20 years ago, during an especially fervent time of musical discoveries, i encountered a musical project, and creative identity, that beguiled me in an entirely unique way. i’ve often wondered who’s behind the nom de guerre At Jennie Richie – Discogs (un)helpfully describes them as “the culmination of Happiness and Forever, a duo – sometimes trio, occasional foursome, sometimes five and dime…” – but at the same time the not-knowing only feeds into the appeal of their decidedly rarefied music. At the time of that first encounter, i’d become quite immersed in the work of Matthew Waldron’s irr. app. (ext.) project, and it was via his music that i initially came across At Jennie Richie. As luck would have it, i discovered them at the very start of their output, with a cassette released in 2006 titled Six.

Six is from one perspective a noise album, though of an extremely focused, filtered, almost minimalist kind. Furthermore, the two sides of the cassette explore very different notions of noise.
Side A is headed ‘Black Meta Demo Two’, and comprises three parts. The outer two function as brief introduction and coda. ‘Cold Earth’ consists of around 90 seconds of low amorphous contours, a black curtain-raiser conveying a sense already of something ‘causing’ the shapes in the rumble.
Then comes the main body (cadaver?) of Side A, ‘Night (Burial) Terrors’, where those hints are greatly extended. The track seems to present activity, something that we can imagine is tangible, but which has been enormously low-pass filtered. Though still present, it speaks as a sequence of obscure, intermittent, deep shifting sound masses. They’re demonstrative, to the extent that, at times, they sound almost like a halting ‘voice’ uttering sentences that have been entirely obliterated into judder and throb. The title rings / rumbles true: whatever the source once was has been confined in extremis. Parentheses as coffin, sound as interment. Our imaginary vantage point lies deep underground, noises reverberating down to us through layer upon layer of compressed earth. The pervading sense as it continues that this is utmost alienating, distanced music, is entirely correct, entirely the point.
Side B has ‘Black Meta Demo Four’, comprising a single 16-minute track titled ‘Shi’ (the title being the Japanese word for both four – this is track 4 – and death).
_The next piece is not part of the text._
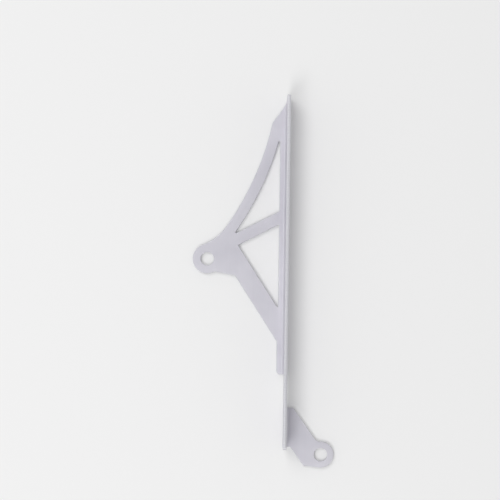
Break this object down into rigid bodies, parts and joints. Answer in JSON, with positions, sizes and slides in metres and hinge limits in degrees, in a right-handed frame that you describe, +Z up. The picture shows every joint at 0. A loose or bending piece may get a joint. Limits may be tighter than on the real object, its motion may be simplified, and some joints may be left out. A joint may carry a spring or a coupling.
{
  "type": "chain guard",
  "caption": "Folded sheet aluminium motorcycle chain guard: a long upright web, an open braced side plate with a mounting eye, and a lug with another eye.",
  "frame": {"origin": "axis of the ear's mounting hole, at the sheet's underside", "axes": "+Y along the fold towards the sloped tip, +X from the ear's hole to the web, +Z up the web"},
  "size_m": [0.1238, 0.3197, 0.03],
  "materials": {
    "sheet_aluminium": "satin, clear anodised"
  },
  "bodies": {
    "root": {"guard_plate": "sheet_aluminium"}
  },
  "joints": []
}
This seems to present the opposite of ‘Night (Burial) Terrors’. Noise now as erasure, except of course that would manifest as silence, so it’s actually more like replacement: as if almost everything that once was had been overwritten with low frequency noise. Imperfectly, though, as it seems more akin to a palimpsest, coloured by a very soft repetitive noise patina suggesting the presence of a needle on an archaic playing surface.
We’re left groping in this abject darkness, our ears latching onto anything that might constitute a trace of something corporeal. Yet what sounds do appear do not approach tangibility, manifesting instead as momentary artefacts and vague low movement amid the ongoing hiss and crackle. At no point is it possible to resolve, or even infer, their nature; they appear and vanish spontaneously, sonic disjecta membra that barely project identity, let alone anything else. Yet every time i listen to ‘Shi’ i find it mesmerising, even electrifying; where ‘Night (Burial) Terrors’ has a kind of blank, passive immersion, ‘Shi’ is utterly active, heightening our listening in the attempt to parse anything that might once have been substance. Lost in these sub-hauntological vestiges, the best we can do is guesswork and pareidolia, our imaginations flailing at the concept of what this is and what it might once have been.
Originally released in 2006 on the superbly eclectic Enterruption label as the first part of their ‘Hermetic Archival Series’, Six was available in a limited edition of just 50 cassettes. While some of the AJR back catalogue has subsequently been made available on Bandcamp, Six never has been. There’s a copy on YouTube already, but it’s sound quality is poor, so until it becomes available in some form, i’ve uploaded my own pristine cassette rip. Go deep.